The seemingly complicated problem is very uncomplicated. In the Scriptures there is a record of tribute paid by Rehoboam, son of Solomon, to pharaoh Shishak as a result of his conquest of Judah; and there is a record of tribute paid two hundred years later by Hoshea of Israel to pharaoh So. In Egypt there are two reliefs depicting tribute received from Palestine: by Thutmose III of the Eighteenth Dynasty from the cities of Judah, and by Shoshenk of the Libyan Dynasty from the cities of Israel. We have identified the first of the two pharaohs who received tribute (from Rehoboam) as Thutmose III(7) and the second, who received tribute from Hoshea, as Shoshenk. Thus two biblical records and two Egyptian documents are in complete agreement. Conventional history, however, by making the Libyan Shoshenk the sacker of Solomon’s Temple, has no counterpart to the records of Thutmose III concerning his campaign in Palestine or tribute paid to him; and it has no Egyptian counterpart to the biblical record of a tribute paid by Israel to pharaoh So.


References

  1. II Kings 17: 4.

  2. B. Mazar in Vetus Testamentum, Suppl. 4 (1956), pp. 57ff.

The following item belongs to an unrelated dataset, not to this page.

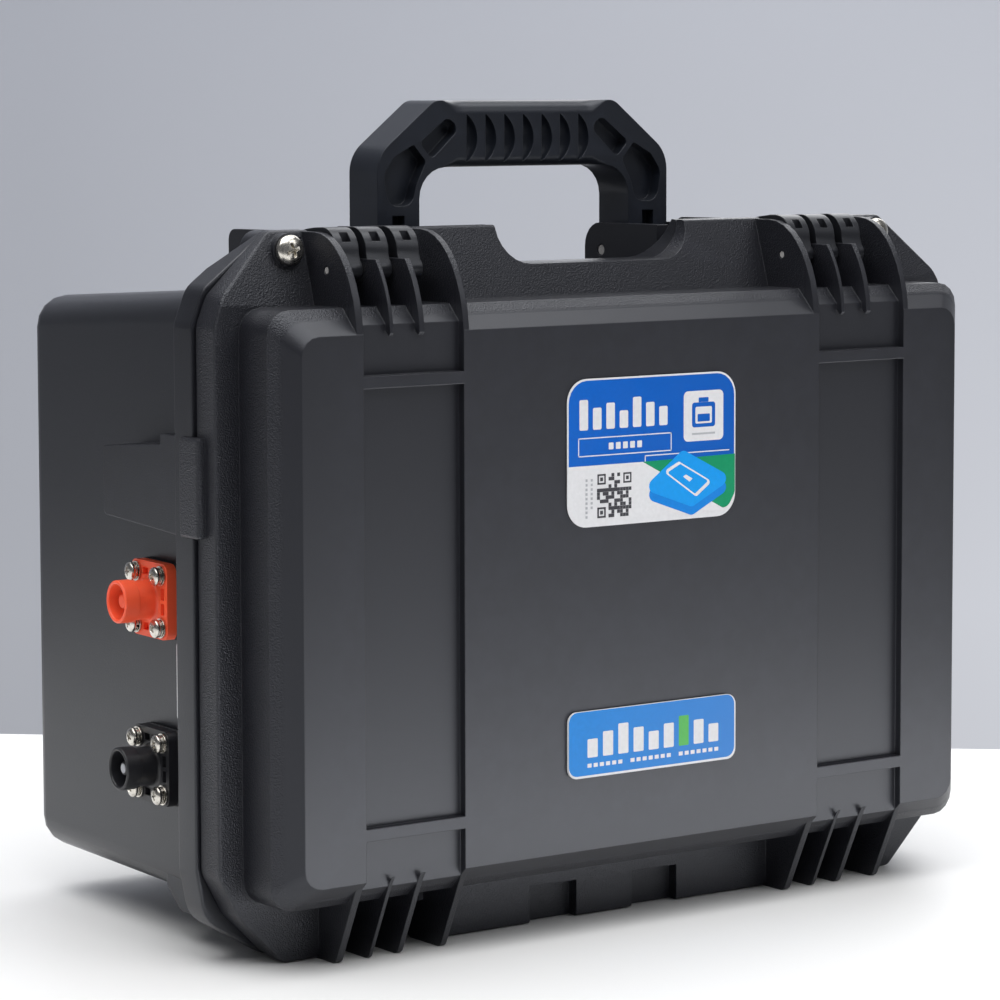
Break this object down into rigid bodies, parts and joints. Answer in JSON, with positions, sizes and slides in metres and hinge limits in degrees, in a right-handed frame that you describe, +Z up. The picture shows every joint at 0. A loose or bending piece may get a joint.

  3. J. Breasted, Ancient Records of Egypt, Vol. IV, Sect. 709; J. A. Wilson, “Egyptian Historical Texts” in Ancient Near Eastern Texts, ed. by J. Pritchard (Princeton, 1950), p. 263.

  4. D. B. Redford, “Studies in Relations between Palestine and Egypt during the First Millennium B.C.” Journal of the American Oriental Society 93 (1973), p. 10.

  5. H. Goedicke, Bulletin of the American Schools of Oriental Research 171 (Oct., 1963), pp. 63-66. See also idem., “727 vor Christus” in Wiener Zeitschrift fuer die Kunde des Morgenlandes 69 (1977), pp. 1-19.

  6. W. F. Albright, “The Elimination of King ‘So’” Bulletin of the American Schools of Oriental Research  171 (Oct., 1963), p. 66.

  7. Ages in Chaos, Volume I, Chapter “The Temple in Jerusalem.”